Nelle case di quell’Italia insonne, illuminate dai televisori in bianco e nero, la suspanse, a cui dà voce Nando Martellini, è di quelle mai provate prima. Alla ripresa, la stanchezza morde le gambe senza pietà, ma Gerd Muller, al minuto 110, trova l’ultimo anelito per beffare ancora Albertosi, mettendo la palla, di testa, tra il palo e il fianco di Gianni Rivera, piazzato sulla linea e poco reattivo per respingere il cuoio. Ancora pareggio, 3 a 3. Bestemmie corrono lungo tutta la penisola e dovunque ci siano italiani nel mondo. Battibecco tra il portiere azzurro e il fuoriclasse rossonero e di nuovo palla al centro. L’Italia, però, è ancora viva, il necessario per affidarsi, repentinamente, ad una discesa, sulla corsia di sinistra, di Roberto Boninsegna. Il centravanti spedisce la sfera in mezzo, lì dove il destino, al minuto 111, ha convocato all’appuntamento con la gloria imperitura, proprio Gianni Rivera. Il golden boy del calcio italiano, ovviamente, non delude e batte Maier di giustezza. E’ il sigillo ad un’impresa epica. L’esultanza di Rivera ha la stessa potenza iconica dell’urlo di Tardelli nella notte mondiale del 1982, al Bernabeu di Madrid, ancora al cospetto di un’attonita Germania Ovest. All’Azteca, non succede più niente tranne il trionfo e l’affiorare della stanchezza che assale chi abbia provato a sollevare il mondo. Succede molto in Italia, dove esplode una gioia genuina e incontenibile; e succede qualcosa di riprovevole in Germania, dove in tanti cominciano una rabbiosa caccia all’italiano, che deve pagare per quell’affronto.

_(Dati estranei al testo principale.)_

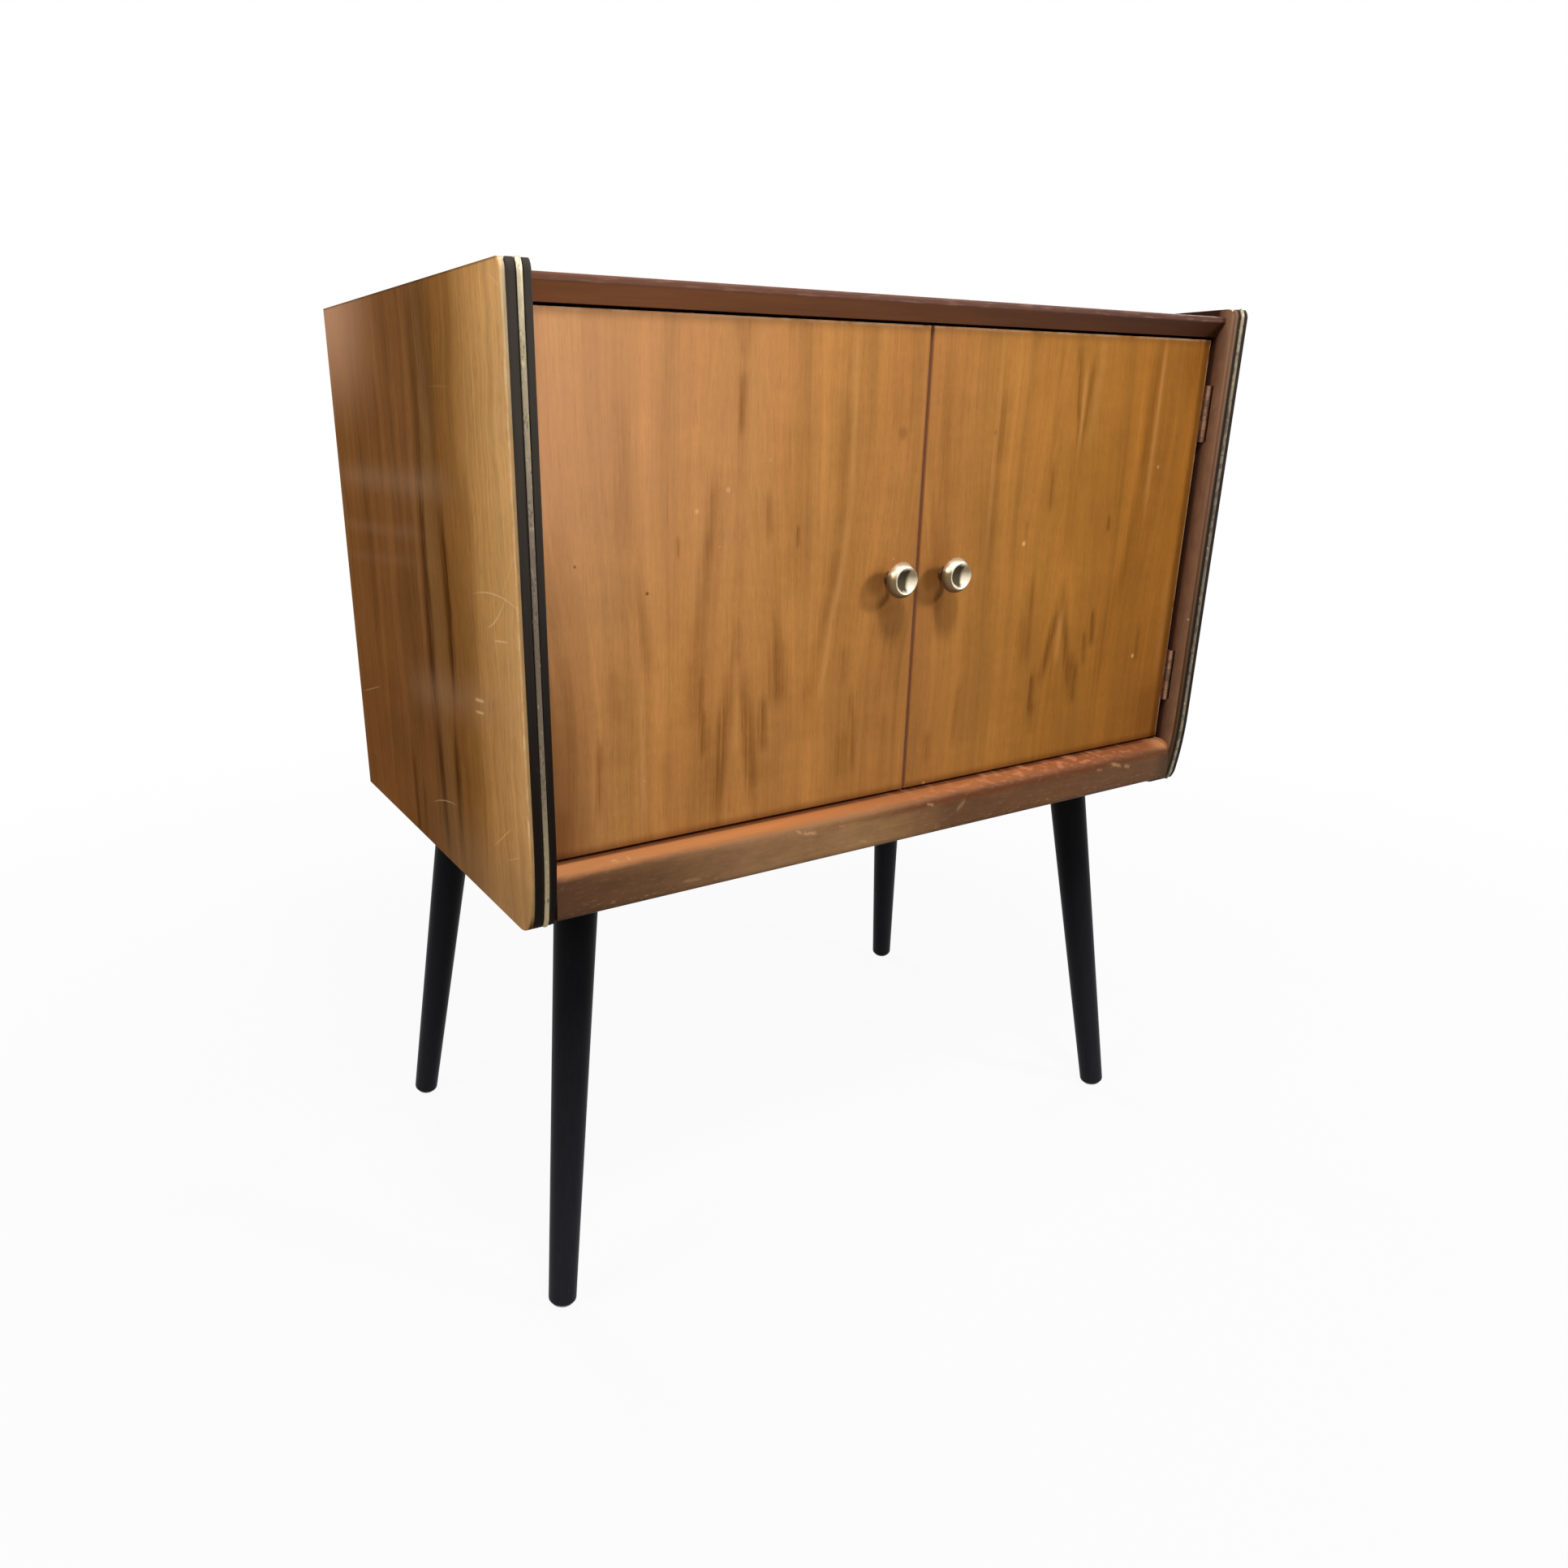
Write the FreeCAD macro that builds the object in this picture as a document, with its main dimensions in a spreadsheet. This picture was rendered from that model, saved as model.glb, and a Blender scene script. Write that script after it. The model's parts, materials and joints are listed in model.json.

Quattro giorni dopo, il 21 giugno 1970, alle 20, ci fu la finale contro un Brasile siderale e smanioso di portarsi a casa la Coppa Rimet per la terza e definitiva volta. Ma, quella, fu un’altra partita e un’altra storia.

La Partita del Secolo, in realtà, non si è mai conclusa, perché ha continuato a ripetersi, in quanto è assurta a rito collettivo della memoria e ad emblema, non solo sportivo, per più di una generazione di italiani, in un Paese che, lasciati gli anni del boom economico, si avviava verso una fase complicata della propria storia, di cui aveva avuto già drammatiche avvisaglie.